Pido de la carta una pizza casi al azar y abro el libro. Justo entonces un joven que cena solo en la mesa de al lado se pone a hablarme. Me dice que es de Londres y que, aprovechando la espantada de turistas, está visitando Italia. Me cuenta su ruta. Adiós lectura.
Cuando llevamos un rato de cháchara, le señalo su móvil, que está vibrando. El inglés atiende la llamada justo cuando ya me traen la pizza.
De regreso al hotel, me meto en la cama y paso una noche movida. El aire acondicionado hiela la habitación pero, si lo apago, en cuestión de minutos se calienta como un horno.
Me paso la noche encendiendo y apagando el aire.
Por la mañana estoy hecho polvo, pero acudo puntual al plató donde se grabarán los spots. Es el loft espectacular de un publicista. Allí me espera un equipo de cinco profesionales que me informan de que disponemos de 10 horas, con una hora para comer, para rodar las ocho cápsulas de 3 minutos.

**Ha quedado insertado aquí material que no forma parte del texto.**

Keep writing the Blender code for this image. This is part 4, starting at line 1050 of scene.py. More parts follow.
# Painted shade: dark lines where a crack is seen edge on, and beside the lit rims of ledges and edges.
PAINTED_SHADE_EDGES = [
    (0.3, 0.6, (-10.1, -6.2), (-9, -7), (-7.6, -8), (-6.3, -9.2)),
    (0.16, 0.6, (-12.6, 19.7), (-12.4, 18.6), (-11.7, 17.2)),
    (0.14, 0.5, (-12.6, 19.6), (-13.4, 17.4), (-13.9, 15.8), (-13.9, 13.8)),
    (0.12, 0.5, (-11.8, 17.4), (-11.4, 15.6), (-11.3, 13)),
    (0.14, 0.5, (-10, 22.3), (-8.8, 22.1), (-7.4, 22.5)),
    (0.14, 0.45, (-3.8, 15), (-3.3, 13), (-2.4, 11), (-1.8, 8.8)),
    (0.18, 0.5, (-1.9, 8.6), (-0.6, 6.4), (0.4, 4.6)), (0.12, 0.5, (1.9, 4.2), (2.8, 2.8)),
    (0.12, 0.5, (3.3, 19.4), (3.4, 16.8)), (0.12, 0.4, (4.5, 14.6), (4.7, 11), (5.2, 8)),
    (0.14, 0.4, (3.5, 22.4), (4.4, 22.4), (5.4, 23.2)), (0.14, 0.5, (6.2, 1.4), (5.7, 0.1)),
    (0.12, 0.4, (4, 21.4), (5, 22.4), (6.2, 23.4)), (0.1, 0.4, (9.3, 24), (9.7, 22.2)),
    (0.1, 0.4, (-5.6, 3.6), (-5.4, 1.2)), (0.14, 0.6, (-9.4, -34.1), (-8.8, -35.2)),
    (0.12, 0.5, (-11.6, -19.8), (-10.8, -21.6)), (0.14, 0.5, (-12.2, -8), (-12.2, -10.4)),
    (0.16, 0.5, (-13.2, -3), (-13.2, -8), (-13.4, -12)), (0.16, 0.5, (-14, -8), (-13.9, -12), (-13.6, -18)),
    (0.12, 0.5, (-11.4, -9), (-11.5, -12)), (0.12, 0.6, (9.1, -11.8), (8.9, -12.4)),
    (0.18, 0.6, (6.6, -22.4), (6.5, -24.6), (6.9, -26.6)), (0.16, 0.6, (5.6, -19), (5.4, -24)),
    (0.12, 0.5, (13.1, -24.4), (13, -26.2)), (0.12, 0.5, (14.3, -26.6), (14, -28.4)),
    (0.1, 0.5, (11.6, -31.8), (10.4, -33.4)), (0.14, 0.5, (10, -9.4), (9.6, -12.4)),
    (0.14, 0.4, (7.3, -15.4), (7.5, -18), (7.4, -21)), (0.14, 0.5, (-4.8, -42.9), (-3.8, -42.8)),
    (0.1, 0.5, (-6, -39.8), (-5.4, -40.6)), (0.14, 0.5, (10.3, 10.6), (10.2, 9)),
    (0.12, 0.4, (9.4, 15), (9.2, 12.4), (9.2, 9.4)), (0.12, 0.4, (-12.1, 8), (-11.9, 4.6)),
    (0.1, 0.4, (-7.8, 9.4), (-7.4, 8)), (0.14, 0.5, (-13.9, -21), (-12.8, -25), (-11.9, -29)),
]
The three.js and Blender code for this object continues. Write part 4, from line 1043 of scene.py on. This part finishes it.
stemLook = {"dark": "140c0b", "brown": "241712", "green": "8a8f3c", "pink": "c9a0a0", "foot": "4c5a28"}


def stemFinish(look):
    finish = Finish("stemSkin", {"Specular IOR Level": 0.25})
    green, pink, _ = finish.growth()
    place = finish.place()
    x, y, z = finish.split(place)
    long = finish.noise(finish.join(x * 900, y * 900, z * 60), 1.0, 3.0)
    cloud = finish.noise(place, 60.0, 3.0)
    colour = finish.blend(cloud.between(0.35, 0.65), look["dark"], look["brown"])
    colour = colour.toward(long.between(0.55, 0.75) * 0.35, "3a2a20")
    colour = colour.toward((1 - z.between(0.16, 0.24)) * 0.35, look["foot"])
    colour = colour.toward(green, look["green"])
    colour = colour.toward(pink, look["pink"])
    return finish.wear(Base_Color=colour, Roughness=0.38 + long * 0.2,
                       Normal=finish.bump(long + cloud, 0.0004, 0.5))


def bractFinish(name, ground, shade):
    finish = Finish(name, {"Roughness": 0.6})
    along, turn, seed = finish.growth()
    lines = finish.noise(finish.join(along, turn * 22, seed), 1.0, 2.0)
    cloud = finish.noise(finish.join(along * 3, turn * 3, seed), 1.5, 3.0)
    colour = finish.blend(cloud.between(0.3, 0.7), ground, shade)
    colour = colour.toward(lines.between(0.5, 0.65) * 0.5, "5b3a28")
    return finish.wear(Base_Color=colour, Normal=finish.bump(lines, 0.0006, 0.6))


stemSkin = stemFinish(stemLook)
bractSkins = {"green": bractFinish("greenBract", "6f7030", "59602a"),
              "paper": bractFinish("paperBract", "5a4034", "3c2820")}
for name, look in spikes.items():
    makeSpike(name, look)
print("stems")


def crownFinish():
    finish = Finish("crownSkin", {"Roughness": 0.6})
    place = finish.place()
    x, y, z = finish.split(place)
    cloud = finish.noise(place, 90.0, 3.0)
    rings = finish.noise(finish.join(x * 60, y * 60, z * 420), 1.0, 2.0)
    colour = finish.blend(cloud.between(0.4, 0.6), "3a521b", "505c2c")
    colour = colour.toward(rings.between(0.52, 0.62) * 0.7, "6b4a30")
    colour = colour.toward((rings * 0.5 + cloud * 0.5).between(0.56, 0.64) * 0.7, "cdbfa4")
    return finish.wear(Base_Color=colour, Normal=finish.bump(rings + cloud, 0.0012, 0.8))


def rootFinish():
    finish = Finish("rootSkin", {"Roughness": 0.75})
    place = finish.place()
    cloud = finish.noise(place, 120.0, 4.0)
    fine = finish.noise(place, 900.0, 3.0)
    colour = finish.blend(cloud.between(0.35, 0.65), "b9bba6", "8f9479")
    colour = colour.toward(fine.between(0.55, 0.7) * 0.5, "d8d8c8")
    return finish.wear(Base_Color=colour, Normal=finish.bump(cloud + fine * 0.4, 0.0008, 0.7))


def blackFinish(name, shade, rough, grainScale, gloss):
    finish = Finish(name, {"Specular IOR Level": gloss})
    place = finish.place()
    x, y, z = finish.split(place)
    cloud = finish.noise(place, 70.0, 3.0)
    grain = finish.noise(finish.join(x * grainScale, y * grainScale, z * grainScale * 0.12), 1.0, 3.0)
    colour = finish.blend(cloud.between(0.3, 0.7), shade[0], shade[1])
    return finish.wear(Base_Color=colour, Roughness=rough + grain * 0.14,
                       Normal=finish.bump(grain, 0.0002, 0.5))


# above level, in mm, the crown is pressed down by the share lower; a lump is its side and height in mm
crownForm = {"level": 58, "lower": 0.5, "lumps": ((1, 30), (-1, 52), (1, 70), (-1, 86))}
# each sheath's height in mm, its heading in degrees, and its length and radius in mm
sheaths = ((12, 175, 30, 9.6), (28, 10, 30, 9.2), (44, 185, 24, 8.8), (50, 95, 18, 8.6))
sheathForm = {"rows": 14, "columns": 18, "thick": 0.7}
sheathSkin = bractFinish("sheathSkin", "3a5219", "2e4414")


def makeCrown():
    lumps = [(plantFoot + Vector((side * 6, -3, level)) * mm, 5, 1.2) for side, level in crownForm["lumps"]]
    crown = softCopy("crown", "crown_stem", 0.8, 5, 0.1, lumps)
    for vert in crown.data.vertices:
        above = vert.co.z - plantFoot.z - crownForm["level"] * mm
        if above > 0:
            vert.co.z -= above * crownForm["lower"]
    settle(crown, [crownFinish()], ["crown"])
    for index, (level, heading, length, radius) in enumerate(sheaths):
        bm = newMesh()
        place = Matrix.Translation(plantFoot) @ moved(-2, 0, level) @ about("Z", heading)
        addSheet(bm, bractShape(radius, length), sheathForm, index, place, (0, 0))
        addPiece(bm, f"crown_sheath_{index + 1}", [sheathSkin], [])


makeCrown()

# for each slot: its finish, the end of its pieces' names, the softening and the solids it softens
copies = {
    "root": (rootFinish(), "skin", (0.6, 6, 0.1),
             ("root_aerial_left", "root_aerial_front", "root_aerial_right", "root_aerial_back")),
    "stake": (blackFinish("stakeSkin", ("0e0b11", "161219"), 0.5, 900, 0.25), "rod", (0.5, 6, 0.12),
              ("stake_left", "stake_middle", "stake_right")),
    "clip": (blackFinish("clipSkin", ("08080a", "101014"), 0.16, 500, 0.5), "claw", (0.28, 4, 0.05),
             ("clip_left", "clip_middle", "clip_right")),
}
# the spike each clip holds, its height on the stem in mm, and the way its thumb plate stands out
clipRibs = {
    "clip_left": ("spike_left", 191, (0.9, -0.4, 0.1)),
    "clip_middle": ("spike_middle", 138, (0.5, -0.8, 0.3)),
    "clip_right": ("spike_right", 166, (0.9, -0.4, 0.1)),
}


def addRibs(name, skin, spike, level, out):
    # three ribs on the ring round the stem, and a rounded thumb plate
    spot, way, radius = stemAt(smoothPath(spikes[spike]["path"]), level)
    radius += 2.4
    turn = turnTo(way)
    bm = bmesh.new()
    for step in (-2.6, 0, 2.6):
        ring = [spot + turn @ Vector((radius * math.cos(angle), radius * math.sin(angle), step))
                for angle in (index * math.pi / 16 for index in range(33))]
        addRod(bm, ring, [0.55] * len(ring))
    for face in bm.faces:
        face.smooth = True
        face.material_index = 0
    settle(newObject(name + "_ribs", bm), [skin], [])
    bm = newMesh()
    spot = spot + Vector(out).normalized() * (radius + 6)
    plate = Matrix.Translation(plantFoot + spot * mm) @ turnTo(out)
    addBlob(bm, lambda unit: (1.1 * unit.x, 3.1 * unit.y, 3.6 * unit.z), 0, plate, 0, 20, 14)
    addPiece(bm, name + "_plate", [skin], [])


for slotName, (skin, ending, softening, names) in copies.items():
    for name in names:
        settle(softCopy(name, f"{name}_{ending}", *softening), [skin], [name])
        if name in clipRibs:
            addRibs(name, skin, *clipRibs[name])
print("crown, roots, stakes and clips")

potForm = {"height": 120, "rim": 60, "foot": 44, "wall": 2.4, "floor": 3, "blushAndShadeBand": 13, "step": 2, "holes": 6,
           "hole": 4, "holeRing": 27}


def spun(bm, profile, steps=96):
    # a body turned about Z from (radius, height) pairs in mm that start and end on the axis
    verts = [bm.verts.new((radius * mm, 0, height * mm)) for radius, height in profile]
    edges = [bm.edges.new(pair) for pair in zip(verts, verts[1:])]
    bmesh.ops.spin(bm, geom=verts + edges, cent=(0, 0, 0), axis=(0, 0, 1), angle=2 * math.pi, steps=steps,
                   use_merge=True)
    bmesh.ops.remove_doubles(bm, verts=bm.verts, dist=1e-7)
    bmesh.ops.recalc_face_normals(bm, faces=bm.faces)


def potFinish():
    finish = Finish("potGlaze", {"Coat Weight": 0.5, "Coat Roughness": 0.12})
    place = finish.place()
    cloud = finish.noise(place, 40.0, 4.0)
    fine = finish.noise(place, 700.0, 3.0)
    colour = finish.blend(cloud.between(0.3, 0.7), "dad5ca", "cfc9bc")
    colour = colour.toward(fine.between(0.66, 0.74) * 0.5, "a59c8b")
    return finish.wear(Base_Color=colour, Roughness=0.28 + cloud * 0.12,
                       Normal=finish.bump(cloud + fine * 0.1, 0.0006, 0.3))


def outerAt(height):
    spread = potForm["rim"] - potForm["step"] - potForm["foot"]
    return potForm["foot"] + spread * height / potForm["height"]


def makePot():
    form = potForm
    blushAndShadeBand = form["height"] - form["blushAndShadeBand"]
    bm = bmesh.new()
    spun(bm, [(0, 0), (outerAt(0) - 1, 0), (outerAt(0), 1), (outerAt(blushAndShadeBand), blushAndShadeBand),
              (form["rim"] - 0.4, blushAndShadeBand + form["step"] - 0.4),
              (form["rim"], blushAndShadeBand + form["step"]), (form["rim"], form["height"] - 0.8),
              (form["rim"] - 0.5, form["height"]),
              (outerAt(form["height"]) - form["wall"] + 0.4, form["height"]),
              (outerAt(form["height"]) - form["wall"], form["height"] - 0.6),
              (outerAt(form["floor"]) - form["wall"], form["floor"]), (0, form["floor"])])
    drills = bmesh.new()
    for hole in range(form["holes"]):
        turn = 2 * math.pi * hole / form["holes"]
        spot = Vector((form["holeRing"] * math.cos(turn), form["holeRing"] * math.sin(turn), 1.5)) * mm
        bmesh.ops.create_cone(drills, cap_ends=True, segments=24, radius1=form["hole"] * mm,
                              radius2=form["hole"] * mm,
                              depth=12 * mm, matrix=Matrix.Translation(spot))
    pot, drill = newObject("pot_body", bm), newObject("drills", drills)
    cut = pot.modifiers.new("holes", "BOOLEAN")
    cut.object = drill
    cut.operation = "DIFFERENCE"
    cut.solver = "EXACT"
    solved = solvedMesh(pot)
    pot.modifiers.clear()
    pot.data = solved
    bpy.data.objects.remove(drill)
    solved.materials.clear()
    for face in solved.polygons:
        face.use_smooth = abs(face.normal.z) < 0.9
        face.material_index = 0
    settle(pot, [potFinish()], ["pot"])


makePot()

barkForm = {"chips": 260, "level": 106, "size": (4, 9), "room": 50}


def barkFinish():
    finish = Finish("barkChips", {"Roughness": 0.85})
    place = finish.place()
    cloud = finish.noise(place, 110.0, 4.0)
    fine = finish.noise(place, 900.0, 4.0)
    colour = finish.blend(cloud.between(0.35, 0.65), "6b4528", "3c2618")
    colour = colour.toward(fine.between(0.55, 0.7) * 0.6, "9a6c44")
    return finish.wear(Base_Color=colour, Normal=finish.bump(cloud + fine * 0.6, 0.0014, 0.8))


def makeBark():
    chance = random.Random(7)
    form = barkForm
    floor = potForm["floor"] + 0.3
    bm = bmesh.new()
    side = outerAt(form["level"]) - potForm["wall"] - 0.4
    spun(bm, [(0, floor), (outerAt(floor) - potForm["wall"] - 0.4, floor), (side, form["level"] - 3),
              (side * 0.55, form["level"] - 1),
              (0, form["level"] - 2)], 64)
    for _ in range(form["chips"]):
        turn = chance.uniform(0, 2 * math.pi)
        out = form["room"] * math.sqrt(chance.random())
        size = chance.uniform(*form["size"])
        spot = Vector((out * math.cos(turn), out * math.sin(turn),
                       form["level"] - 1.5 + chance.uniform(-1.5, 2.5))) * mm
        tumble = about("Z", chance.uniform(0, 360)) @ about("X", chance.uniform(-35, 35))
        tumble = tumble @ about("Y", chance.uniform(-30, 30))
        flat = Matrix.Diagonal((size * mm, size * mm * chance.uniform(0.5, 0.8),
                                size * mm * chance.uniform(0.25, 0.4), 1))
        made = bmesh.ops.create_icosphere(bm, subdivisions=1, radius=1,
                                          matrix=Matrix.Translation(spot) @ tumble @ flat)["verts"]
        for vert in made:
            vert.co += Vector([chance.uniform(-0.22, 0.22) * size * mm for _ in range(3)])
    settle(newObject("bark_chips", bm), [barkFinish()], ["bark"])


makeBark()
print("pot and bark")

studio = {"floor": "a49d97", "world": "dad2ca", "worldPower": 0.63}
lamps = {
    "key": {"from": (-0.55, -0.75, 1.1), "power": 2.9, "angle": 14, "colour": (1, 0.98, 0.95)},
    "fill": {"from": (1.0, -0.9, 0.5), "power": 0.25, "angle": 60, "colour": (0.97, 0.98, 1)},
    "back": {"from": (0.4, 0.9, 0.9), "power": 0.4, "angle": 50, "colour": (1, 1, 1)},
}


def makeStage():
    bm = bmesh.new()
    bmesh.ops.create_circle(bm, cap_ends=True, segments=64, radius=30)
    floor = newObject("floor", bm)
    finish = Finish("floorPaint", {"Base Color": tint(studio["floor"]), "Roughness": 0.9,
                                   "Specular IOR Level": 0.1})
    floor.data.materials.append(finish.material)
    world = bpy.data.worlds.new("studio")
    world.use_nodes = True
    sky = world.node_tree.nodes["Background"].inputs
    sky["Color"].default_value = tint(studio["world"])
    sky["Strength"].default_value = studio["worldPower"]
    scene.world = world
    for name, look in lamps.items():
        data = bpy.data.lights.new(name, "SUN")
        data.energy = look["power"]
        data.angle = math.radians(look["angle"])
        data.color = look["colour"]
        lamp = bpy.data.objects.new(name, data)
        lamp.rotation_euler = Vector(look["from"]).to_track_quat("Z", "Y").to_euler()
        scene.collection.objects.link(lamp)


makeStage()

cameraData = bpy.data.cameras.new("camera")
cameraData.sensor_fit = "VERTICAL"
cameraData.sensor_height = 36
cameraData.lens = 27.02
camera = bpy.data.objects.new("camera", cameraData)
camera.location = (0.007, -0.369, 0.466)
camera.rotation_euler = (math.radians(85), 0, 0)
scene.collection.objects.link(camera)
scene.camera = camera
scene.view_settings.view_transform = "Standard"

Me cuesta ver el final del día.
Sin embargo, esta vez la rueda de la fortuna gira a mi favor, ya que en dos horas hemos logrado grabarlo todo.
—¡Esto es el sueño de cualquier productor! —me dice, entusiasmado, el joven director de fotografía— El último tipo que estuvo aquí necesitó repetir 40 veces cada toma.
Mi avión de regreso no sale hasta la noche así que dedico el resto de la jornada a cosas que tampoco estaban previstas, pero que no os aburriré ahora contándolas.
¿Por qué he explicado todo este rollo?
Porque mi experiencia en Milán me ha procurado una lección: No hay que tener expectativas, ni vale la pena desesperar.
Aquello que temes es improbable que suceda. Al mismo tiempo, ahora más que nunca, la vida nos cambia los planes constantemente. Por lo tanto, se trata de abandonar el control, fluir con los cambios caprichosos de la vida y echarse unas risas. Como dicen en ingles, Enjoy the ride (disfruta del viaje).
¡Feliz semana!
Francesc
Comments
Lérida
Buenísimo el Post, Francesc!!! Me encantó la enseñanza, necesitaba leer algo así. ¡Gracias!!! Me alegro todo haya salido bien. ¡Un fuerte abrazo!!!!